Se la matematica non è un’opinione, figurarsi la rabbia di Marcato e soci. “I congressi sono sempre stati il momento più alto di democrazia all’interno di un partito”, dice il tenente di Zaia allo Sviluppo economico. “Sul più bello che siamo tornati a farli dopo un’eternità, succedono queste dinamiche non lineari”. Ci pensa un po’ per trovare l’eufemismo più consono. “Un candidato a piedi, l’altro in Maserati. È un dato che urla vendetta: io non ho visto 50 nuovi attivisti attaccare manifesti, presenziare i gazebo, organizzare comizi e feste in piazza. Cioè l’essenza della militanza. Noi”, il fronte dissidente, che da oltre un anno accusa la nomenklatura leghista di despotismo e abbandono degli ideali storici, “eravamo andati a conoscere i militanti casa per casa. E queste 50 persone non esistevano. Poi in sede di voto sì”. Magia verde. “Aggiungiamo pure che il nostro candidato”, Michele Giraldo, scelto in tandem con il consigliere regionale Fabrizio Boron, “è stato annunciato una settimana fa. Eppure è finita appena 419 a 390 per Nicola Pettenuzzo. Che se non altro è una persona per bene”.

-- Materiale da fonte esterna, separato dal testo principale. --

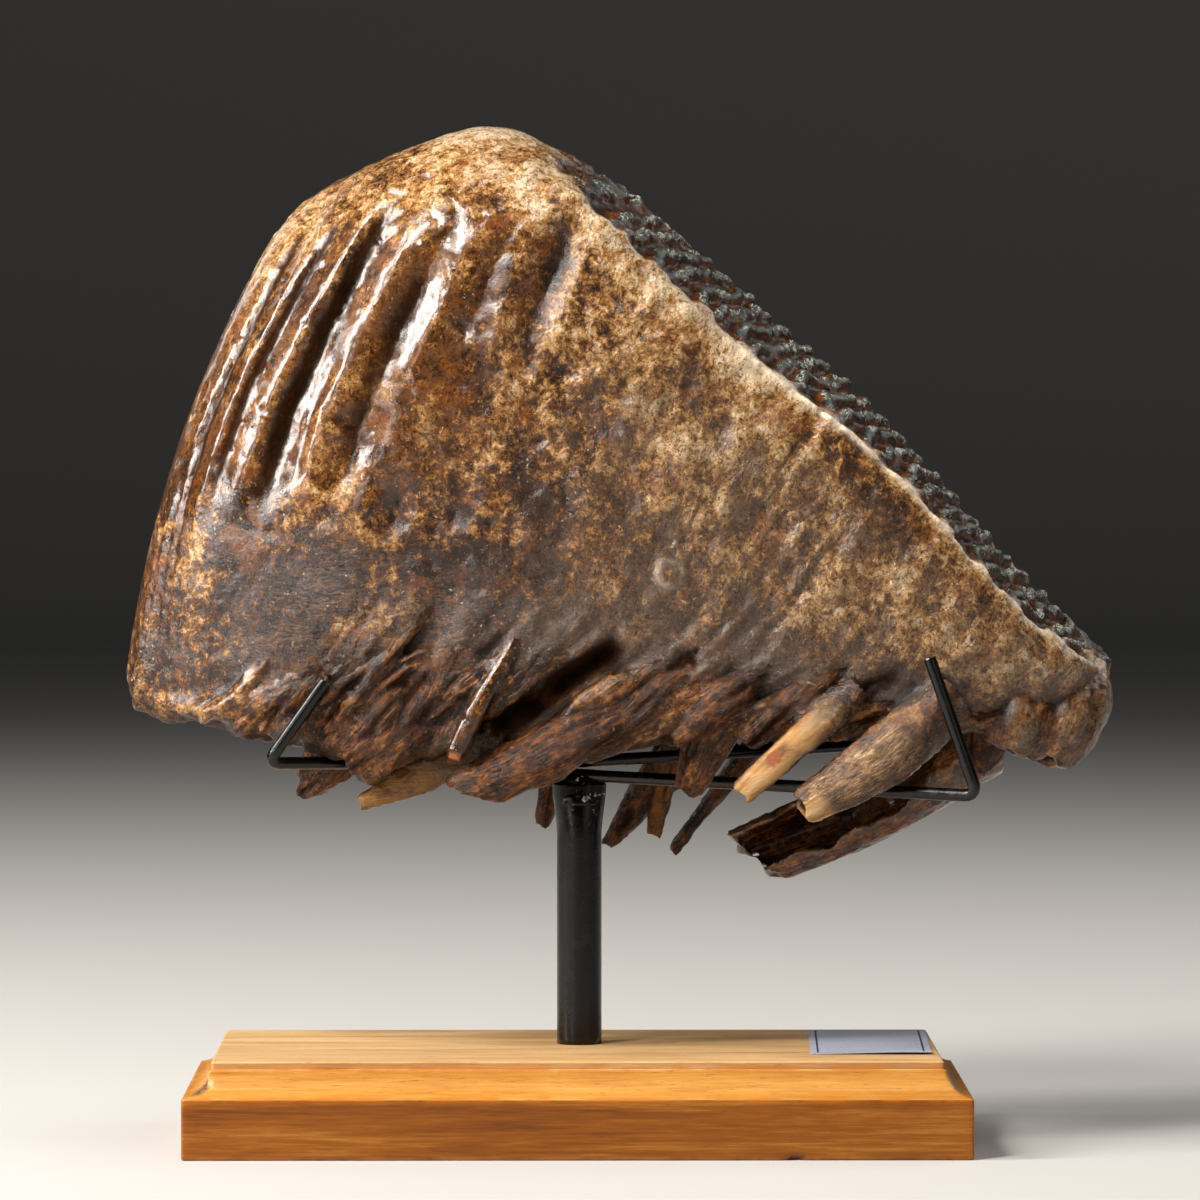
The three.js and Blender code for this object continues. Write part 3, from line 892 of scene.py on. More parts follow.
@dataclass
class Crown:
    """The molar's crown: a row of plates, ribbed at the sides and worn flat on top."""

    plate_count: float = 19.7
    plate_pitch: float = 14.0
    guides: tuple[GuidePlate, ...] = (
        GuidePlate(0, (-116.5, 119), (-103.5, 178), (-78.5, 234), 16),
        GuidePlate(1, (-111.5, 112.5), (-99.5, 179), (-69, 243.5), 20),
        GuidePlate(3, (-96, 108.5), (-83.5, 184), (-43, 256.5), 33),
        GuidePlate(5, (-75.5, 104.5), (-50.5, 184), (-17.5, 262.3), 42.5),
        GuidePlate(7, (-52, 101.5), (-22, 178), (9.5, 250.5), 44),
        GuidePlate(10, (-22, 102), (15.5, 165), (42.5, 222.5), 44),
        GuidePlate(13.8, (22, 104), (57.5, 147), (82.5, 186), 42.5),
        GuidePlate(17.7, (87, 106.5), (104.5, 126), (118.5, 145), 38),
        GuidePlate(19.7, (130, 109), (136, 117), (138.5, 125), 27),
    )
    side_heights: tuple[float, ...] = (0, 0.3, 0.65, 1)
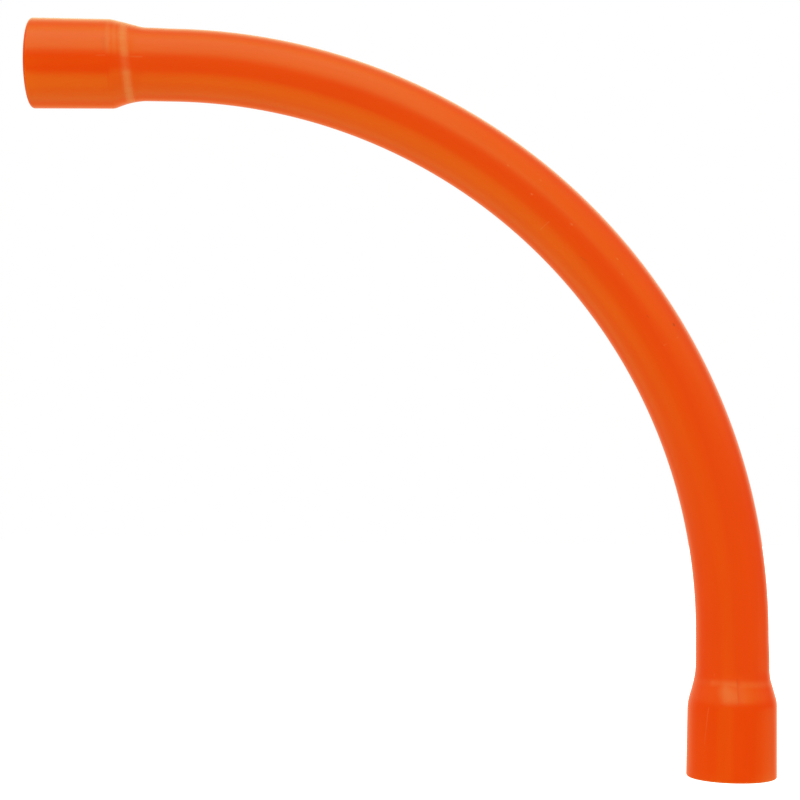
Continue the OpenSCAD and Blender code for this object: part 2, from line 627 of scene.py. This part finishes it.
def bend_blank(name, mesh, material, tube, nodes):
    """Bends a blank, makes the result a plain mesh and rides it on its body."""
    tree = bpy.data.node_groups.get("bend_round_former") or bend_tree()
    piece = bpy.data.objects.new(name, mesh)
    bpy.context.scene.collection.objects.link(piece)
    former = piece.modifiers.new("Bend", "NODES")
    former.node_group = tree
    values = {
        "Tube Radius": tube.tube_radius,
        "Bend Radius": tube.bend_radius,
        "Bend Angle": tube.bend_angle,
        "Bend Start": tube.lower_leg,
        "Flattening": tube.flattening,
        "Waviness": tube.waviness,
        "Plastic": material,
    }
    for item in tree.interface.items_tree:
        if item.in_out == "INPUT" and item.name in values:
            former[item.identifier] = values[item.name]
    bpy.context.view_layer.update()
    graph = bpy.context.evaluated_depsgraph_get()
    bent = bpy.data.meshes.new_from_object(
        piece.evaluated_get(graph), preserve_all_data_layers=True, depsgraph=graph
    )
    if len(bent.polygons) != len(mesh.polygons):
        raise RuntimeError(f"{name}: the bend lost faces")
    piece.modifiers.remove(former)
    piece.data = bent
    bent.name = name
    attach(piece, BODY)
    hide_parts(*nodes)


# ------------------------------------------------------------------ plastic

# Specular Tint: what the gloss keeps of each colour where it is seen head on
GLOSS_TINT = (0.30, 1.0, 0.24, 1.0)

# Noise of the skin: how many finer layers it has, and its scales along the blank's
# x, y and z, in waves per metre
FINE_DETAIL = 3
SOFT_DETAIL = 2
PEEL_SCALES = (1700, 1700, 1300)
STREAK_SCALES = (700, 700, 14)
CLOUD_SCALES = (110, 110, 45)
WOBBLE_SCALES = (160, 160, 40)
RING_STREAK_SCALES = (900, 900, 90)

# Keeps a speck, whose start is its end, from a division by zero
NEVER_ZERO = 1e-12

# Ramps of a painted highlight ring: over x where its strength turns from foot to
# top, over its streaks, and over the distance from the x where it is faint
RING_TURN = (-1.5 * MM, 3.0 * MM)
RING_STREAKS = (0.3, 0.7, 0.8, 1.05)
RING_FAINT_PLACE = -1.9 * MM
RING_FAINT = (1.0 * MM, 2.6 * MM, 0.4, 1.0)

# Share of streaks in the variation of the colour, and the range that it shows in
STREAK_SHARE = 0.5
VARIATION = (0.45, 1.05)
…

Il problema è a monte. L’analisi elettorale di Bitonci, vecchio volpone, si limita a sottolineare “l’affluenza record dei militanti”. Mentre il commissario Stefani coglie la palla al balzo per sciorinare che “il dibattito è il sale del movimento, ma basta polemiche, la celebrazione dei congressi ora dovrà placare gli animi”. E che si candiderà a quello più importante: la partita per la regione. Marcato lo aspetta al varco. “Sfiderò Stefani con tutte le mie forze. La Lega è spaccata in due e questo era impossibile da nascondere. C’è una norma idiota”, già spiegata al Foglio da Boron, “che impedisce a consiglieri e assessori regionali di candidarsi ai congressi. Invece ai parlamentari che hanno governato il partito in solitaria è consentito farlo: c’è un evidente conflitto d’interessi”. Da qui il ringhio del bulldog. Sentite: “Salvini ha detto che quella norma non esiste. Ecco, se così non fosse sfiderò lui alla segreteria federale. Chi si rimangia la parola, che capo sarebbe?”.
Per questo l’anno nuovo vorrà dire resa dei conti. “Dopo tutto”, lo spirito dell’assessore, “sono quasi felice di aver perso a Padova: così un giorno potrò fare il ministro anch’io. Visto che dentro il partito fa strada soltanto chi perde e sperpera. E male, malissimo”. Si veda il suicidio alle ultime elezioni, comunali e politiche. Marcato si rifà serio. “Anzi, preoccupatissimo. Siamo nel pieno di un’emorragia di consenso, per strada incontro leghisti storici che mi dicono di aver votato FdI. E il problema non sono loro, ma noi che abbiamo annacquato l’identità della Lega”. Che con la premier poco c’azzecca. “E col sovranismo, ancora meno. Mettiamola così: i meloniani provengono dalla marcia su Roma. Noi invece, dalla marcia via da Roma. L’autonomia ormai è un totem, i veneti la vogliono più di prima, ma ho paura di come andrà a finire. In quest’ottica i congressi sarebbero l’unica, fondamentale occasione di rilancio interno. Ma se verranno utilizzati per mantenere lo status quo e congelare le careghe, le poltrone, è finita. Quindi sì: nel 2023 o si vince o si muore”.
Marcato alla ‘Che’. “Meglio bulldog, grazie. Sono fatto così: più cose strane noto attorno a me, più mi galvanizzo e trovo energie per difendere la vecchia Liga. È ciò che accadde anche in quell’epica sfida contro Flavio Tosi”, altra faida interna portata a casa dall’assessore di Zaia. “Io il nome di battaglia ce l’ho già. E me lo sono conquistato sul campo. Gli altri?”.